I was able to create a configuration file using the iPhone Configuration tool. One of my first concerns was to get our incredibly long WEP key entered on each iPad so they can access our network. Fortunately, the iPhone Configuration tool has a configuration option for wifi. It was suggested (and for now I agree) to create separate configuration profiles for different actions, one being the wifi. In theory, you can set up a number of configurations in one profile and send them all to the iPads, but in this case, I stayed with just seeing the network settings through rather than getting overly ambitious.

This process was not as bad as I feared... Simply click on Configuration Profiles in the Configuration Tool and name the profile in the Identify Section of the General tab. Then click on wifi and enter the settings for your Network. Once the configuration profile is created you need to install it on each iPad. The list of iPads shows up on the left. I was hoping I could install it on all with one click, but I couldn't figure that one out. Has anyone?
The image below shows the wifi screen for this profile:

In my next post, I will share the process of naming each iPad using iTunes. Preparation for deployment continues...

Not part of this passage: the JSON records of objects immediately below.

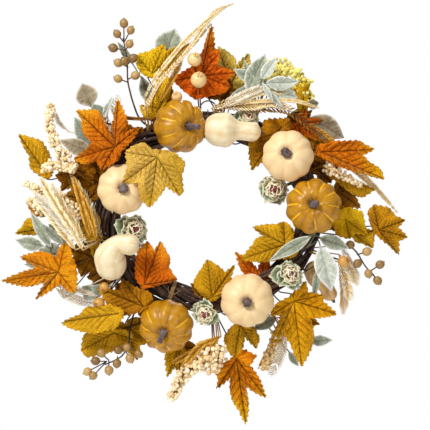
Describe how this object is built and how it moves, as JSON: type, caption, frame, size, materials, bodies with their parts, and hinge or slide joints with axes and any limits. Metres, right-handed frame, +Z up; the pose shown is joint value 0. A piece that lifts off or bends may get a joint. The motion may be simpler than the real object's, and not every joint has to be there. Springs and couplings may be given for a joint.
{
  "type": "harvest door wreath",
  "caption": "Oval grapevine ring dressed with small pumpkins, gourds, artichoke buds, autumn leaves, berry sprays and grasses, with a wire hanger loop at the back.",
  "frame": {"origin": "the point inside the top of the hanger loop where a nail or hook bears, at rest", "axes": "+Z up the door, +Y towards the door, +X to the right as seen from the front"},
  "size_m": [0.4917, 0.0993, 0.5155],
  "materials": {
    "bark": "rough dark vine bark",
    "raffia": "dull twisted raffia",
    "wire": "dull drawn wire",
    "gold_skin": "satin painted foam",
    "cream_skin": "satin painted foam",
    "dry_stem": "dry, rough",
    "ivory_skin": "satin painted foam",
    "artichoke_green": "powdery matte",
    "maple_orange": "printed polyester leaf",
    "maple_rust": "printed polyester leaf",
    "maple_amber": "printed polyester leaf",
    "ivy_ochre": "printed polyester leaf",
    "ivy_brown": "printed polyester leaf",
    "felt_green": "flocked, soft edge",
    "berry_tan": "lacquered berry",
    "seed_cream": "satin beads",
    "seed_lime": "satin beads",
    "straw": "dry grass"
  },
  "bodies": {
    "wreath": {"vine_core": "bark", "vine_strand_1": "bark", "vine_strand_2": "bark", "vine_strand_3": "bark", "vine_strand_4": "bark", "vine_tie": "raffia", "hanger_band": "wire", "gold_pumpkin_1": "gold_skin", "gold_pumpkin_2": "gold_skin", "gold_pumpkin_3": "gold_skin", "gold_stem_1": "dry_stem", "gold_stem_2": "dry_stem", "gold_stem_3": "dry_stem", "cream_stem_1": "dry_stem", "cream_stem_2": "dry_stem", "cream_stem_3": "dry_stem", "cream_pumpkin_1": "cream_skin", "cream_pumpkin_2": "cream_skin", "cream_pumpkin_3": "cream_skin", "gourd_1": "ivory_skin", "gourd_2": "ivory_skin", "gourd_3": "ivory_skin", "artichoke_1": "artichoke_green", "artichoke_2": "artichoke_green", "artichoke_3": "artichoke_green", "artichoke_4": "artichoke_green", "maple_top_left": "maple_orange", "maple_left": "maple_orange", "maple_bottom": "maple_orange", "maple_lower_right": "maple_amber", "maple_right": "maple_rust", "maple_top": "maple_rust", "maple_inner_left": "maple_rust", "ivy_upper_left": "ivy_ochre", "ivy_top_left": "ivy_ochre", "ivy_top": "ivy_ochre", "ivy_top_right": "ivy_ochre", "ivy_right": "ivy_ochre", "ivy_lower_right": "ivy_ochre", "ivy_inner_right": "ivy_ochre", "ivy_inner_bottom": "ivy_ochre", "ivy_bottom_left": "ivy_ochre", "ivy_left_high": "ivy_ochre", "ivy_left_low": "ivy_ochre", "ivy_lower_left": "ivy_brown", "felt_leaves_top": "felt_green", "felt_leaves_upper_left": "felt_green", "felt_leaves_left": "felt_green", "felt_leaves_right": "felt_green", "berry_spray_right": "berry_tan", "seed_spray_upper_left": "seed_cream", "seed_spray_left": "seed_cream", "seed_spray_bottom": "seed_cream", "seed_spray_top_right": "seed_lime", "plume_top": "straw", "plume_right": "straw", "plume_left": "straw"},
    "hanger": {"hanger_loop": "wire"},
    "top_spray": {"berry_spray_top": "berry_tan"},
    "bottom_spray": {"berry_spray_bottom": "berry_tan"}
  },
  "joints": [
    {"name": "hanger_loop_hinge", "type": "hinge", "parent": "wreath", "child": "hanger", "pos_m": [0, 0, -0.0291], "axis": [1, 0, 0], "range_deg": [-150, 12]},
    {"name": "top_spray_bend", "type": "hinge", "parent": "wreath", "child": "top_spray", "pos_m": [-0.07045, -0.01577, -0.02754], "axis": [0.9704, 0, 0.2416], "range_deg": [-3, 20]},
    {"name": "bottom_spray_bend", "type": "hinge", "parent": "wreath", "child": "bottom_spray", "pos_m": [-0.076, -0.02619, -0.24078], "axis": [-0.7788, 0, 0.6272], "range_deg": [-2, 18]}
  ]
}
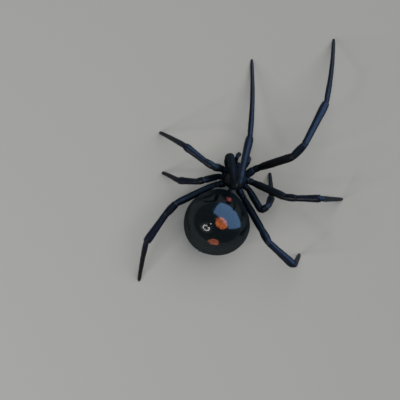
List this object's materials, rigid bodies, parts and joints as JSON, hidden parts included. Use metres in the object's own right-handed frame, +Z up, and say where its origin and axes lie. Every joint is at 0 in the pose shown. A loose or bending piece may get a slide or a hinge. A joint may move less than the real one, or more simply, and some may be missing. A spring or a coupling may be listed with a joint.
{
  "type": "black widow spider model",
  "caption": "Life-size still model of a standing female black widow spider with a round glossy abdomen and long thin legs.",
  "frame": {"origin": "centre of the bounding box on the floor that the feet stand on", "axes": "+Z up, the head towards -Y, the spider's own right side towards -X"},
  "size_m": [0.024, 0.0368, 0.009],
  "materials": {
    "cuticle_black": "glossy black chitin",
    "cuticle_navy": "satin black chitin with a blue sheen",
    "cuticle_brown": "satin dark brown chitin"
  },
  "bodies": {
    "root": {"cephalothorax": "cuticle_black", "abdomen": "cuticle_black", "chelicera_left": "cuticle_brown", "chelicera_right": "cuticle_brown", "palp_left": "cuticle_navy", "palp_right": "cuticle_navy", "leg_left_1_femur": "cuticle_black", "leg_left_1_tibia": "cuticle_navy", "leg_left_1_tarsus": "cuticle_brown", "leg_left_2_femur": "cuticle_black", "leg_left_2_tibia": "cuticle_navy", "leg_left_2_tarsus": "cuticle_brown", "leg_left_3_femur": "cuticle_black", "leg_left_3_tibia": "cuticle_navy", "leg_left_3_tarsus": "cuticle_brown", "leg_left_4_femur": "cuticle_black", "leg_left_4_tibia": "cuticle_navy", "leg_left_4_tarsus": "cuticle_brown", "leg_right_1_femur": "cuticle_black", "leg_right_1_tibia": "cuticle_navy", "leg_right_1_tarsus": "cuticle_brown", "leg_right_2_femur": "cuticle_black", "leg_right_2_tibia": "cuticle_navy", "leg_right_2_tarsus": "cuticle_brown", "leg_right_3_femur": "cuticle_black", "leg_right_3_tibia": "cuticle_navy", "leg_right_3_tarsus": "cuticle_brown", "leg_right_4_femur": "cuticle_black", "leg_right_4_tibia": "cuticle_navy", "leg_right_4_tarsus": "cuticle_brown"}
  },
  "joints": []
}
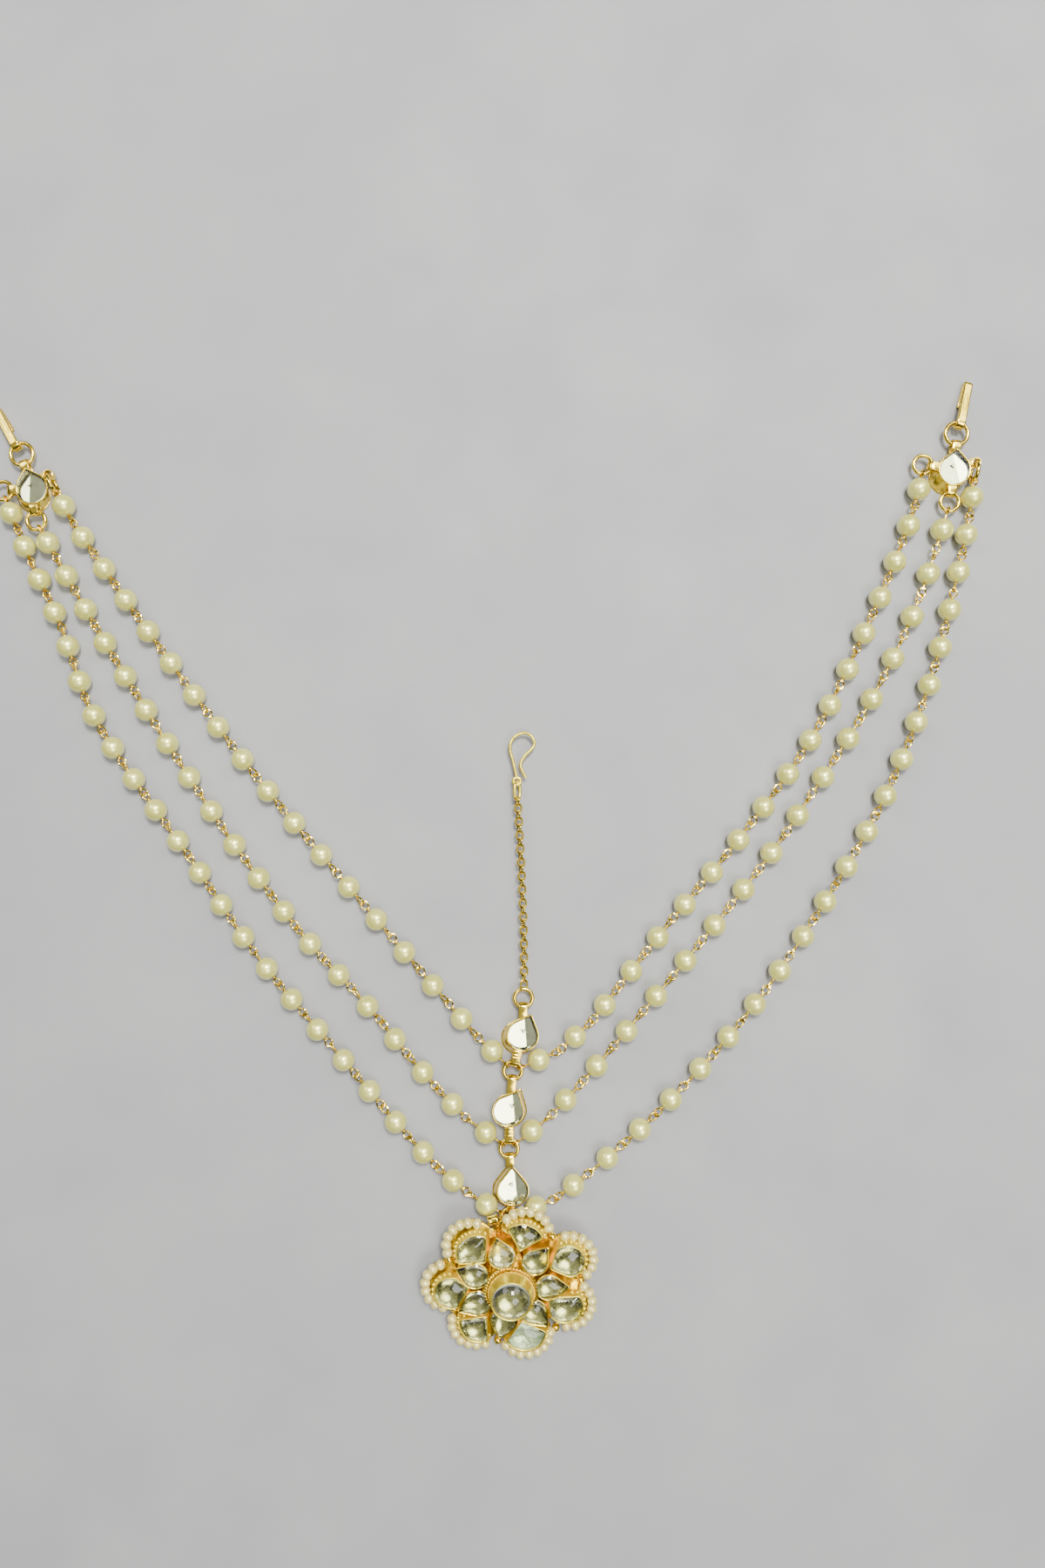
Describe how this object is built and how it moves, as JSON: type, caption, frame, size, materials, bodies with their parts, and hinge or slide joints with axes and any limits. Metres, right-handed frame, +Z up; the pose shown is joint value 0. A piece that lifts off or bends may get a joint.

Working through the less than intuitive iPad deployment process...

We just got a cart with 20 iPads (woo hoo!). The cart is great in that it charges all the ipads and allows us to connect to all of them via USB. So, I understand (and feel free to correct any gaps in my understanding) that we can deploy apps to all of the devices using the iPhone Configuration Utility on a PC or Mac connected to our cart. We can purchase apps using the Apple Volume Purchasing Program. Once purchased, we should receive a spreadsheet with all the codes. This is where I get a little vague. From my research, it seems as though we can either deploy the apps to all of the ipads from the iPhone configuration tool OR have each iPad click on a link created from the volume purchase in order to install it on each iPad. I far prefer the idea of sending it through the config tool. I have heard that it can work and essentially, you are installing the app with the same code to all devices, but since you have purchased a license for each device, you have that info on the spreadsheet for verification purposes.

  1. A few questions...
    Do I use the iPhone configuration tool independently of iTunes, or do I use iTunes as well?

  2. Can I update all of the devices to iOS5 from the config tool or in some manner without updating each one individually?

  3. Should I name each iPad through the iPad itself or through the configuration tool?

  4. Is there a way to change the network settings through the configuration tool (in other words, I have a very long WEP key to enter in each one. Do I have to do it manually to first get each one on the network?

That's the bulk of my questions for the moment. I will post this and other reflections on the process in my blog ( Thanks in advance for any support.